Le lecteur attentif sera frappé par la simplicité théologique des cantiques. En quelques mots, en deux ou trois phrases, ils nous disent l’essentiel du Saint Mystère de l’Incarnation et, la musique aidant, nous n’avons aucune difficulté à nous « plonger dans ce bain vivifiant de Noël ». Un seul exemple : l’émouvante Cantilène à Notre-Dame, de Haute-Bretagne (Pays de Dol, Saint Malo) qui est en français. En quatre strophes de deux lignes chacune, elle nous transporte du Mystère de l’Incarnation (la crèche) au Mystère de la Rédemption (le Golgotha), avec les sanglots de Marie penchée sur le berceau de son Divin Enfant, et qui pense que ce berceau deviendra la Croix. Son fils bien aimé, lui demande «Qu’avez-vous donc ma Mère, qu’avez-vous à pleurer ? », et elle de lui répondre : « Je pleure pour ces femmes qui sont en peine d’enfants ». Tout est dit, Marie pleure pour son fils Jésus, mais sans doute aussi pour tous les nouveaux nés que Hérode va faire massacrer. Elle pleure à n’en pas douter pour toutes ces mères qui perdent leur enfant. Comment ne penserions-nous pas que les larmes de Marie, transcendant les siècles coulent aussi pour notre époque qui multiplie les massacres des enfants dans le sein de leurs mères, ces « femmes sans enfants », des massacres des Saints Innocents journaliers des temps modernes.

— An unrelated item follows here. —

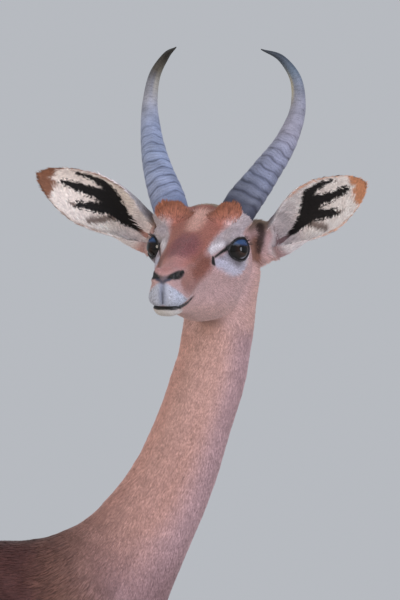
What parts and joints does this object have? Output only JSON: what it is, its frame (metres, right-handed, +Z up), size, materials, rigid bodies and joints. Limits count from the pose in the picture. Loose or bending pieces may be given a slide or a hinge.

Aimer et promouvoir nos cantiques bretons, ce n’est point faire dans la nostalgie, mais bien au contraire c’est se mettre, en passant par la beauté et le vrai, au service de l’évangélisation. Il serait grand temps que cette évidence soit comprise et acceptée par tous ceux qu’inquiète la baisse de la foi, de la pratique religieuse, et de la désertion de nos églises.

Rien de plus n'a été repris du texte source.